Estamos en una situación peligrosa, advirtió el historiador. Desde el final de la Segunda Guerra las grandes potencias nunca se enfrentaron directamente y superaron, sin chocar, situaciones extremas, como la construcción del Muro de Berlín, cuando los norteamericanos se negaron a salir e hicieron el puente aéreo, y la crisis de los misiles en Cuba, cuando John Kennedy, el presidente de EEUU, se plantó en el Caribe e hizo concesiones a la URSS en Turquía. “Los rusos no iban a arriesgarse a una guerra lejos de sus fronteras y Nikita Khrushov, (el entonces líder soviético) estaba harto de Fidel Castro”, dijo Cortés Conde, quien recordó que la expansión rusa hacia el Mar Negro, con la anexión de Crimea en 2014 y la invasión actual, es un impulso que viene de la época de los zares, siguió con la URSS y mantiene Putin.
Si bien la ocupación de Malvinas fue “el error de política internacional más serio de la historia argentina”, la Argentina arriesga ahora repetir un error más antiguo, de la segunda Guerra Mundial, cuando -todavía en 1944, después de la derrota de los nazis en Stalingrado y en el Alamein (África)-, la Argentina jugó un “neutralismo” que no llegaba a ocultar su preferencia por las fuerzas del Eje, algo que –dice- “era un dislate más allá de las preferencias políticas e ideológicas, y nos costó muchísimo”.
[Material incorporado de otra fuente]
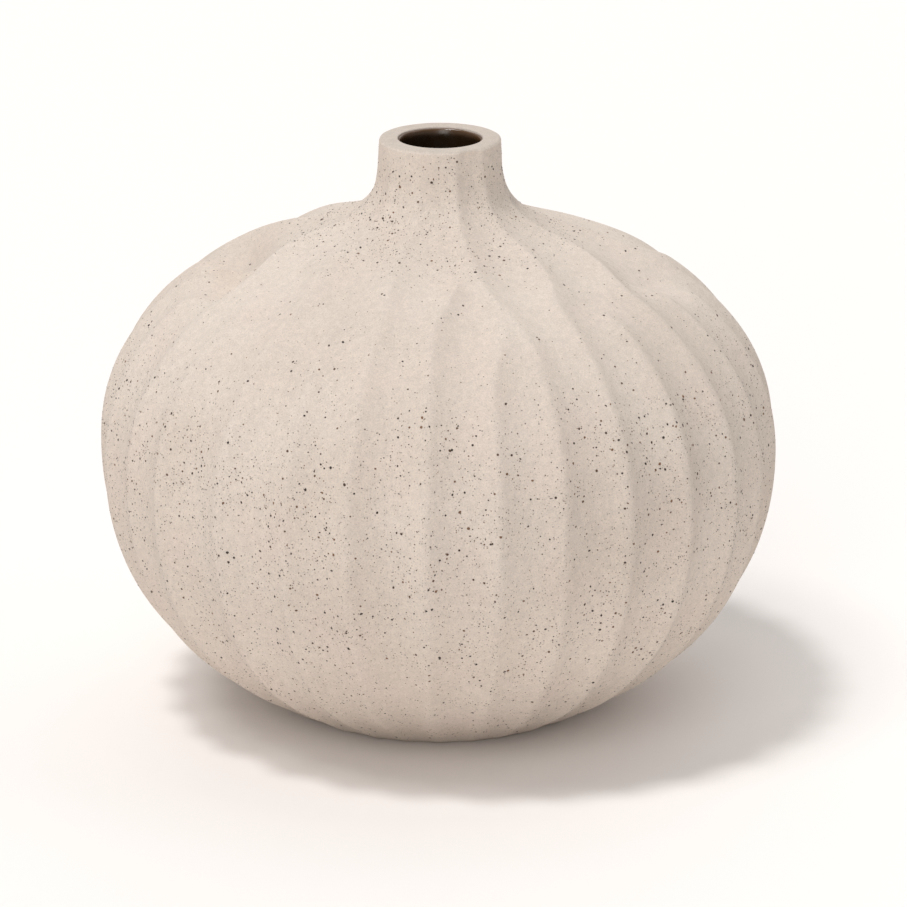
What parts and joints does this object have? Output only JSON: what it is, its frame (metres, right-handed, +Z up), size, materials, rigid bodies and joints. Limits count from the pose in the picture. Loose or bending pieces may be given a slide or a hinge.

La Argentina quedó al margen de las ventas del Trigo que EEUU compraba en pool para abastecer a Europa y fuera del Plan Marshall, tentada por vender el trigo más caro, como convenció el entonces presidente del Banco Central, Miguel Miranda, al presidente Juan Domingo Perón. “Miranda creía que teníamos poder monopólico; había habido sequía en el mundo, apostamos a venderle a España e Italia en pesos que con el tiempo se depreciaron mucho y con los que no se podía pagar importaciones; en 1949 tuvimos la crisis de balanza de pagos, porque faltó una política exterior madura”.
Más allá de los serios problemas internos, en un mundo convulsionado por la guerra, la Argentina tiene otra oportunidad de jugar sus cartas del mejor modo, a la luz de los principios y también de la conveniencia.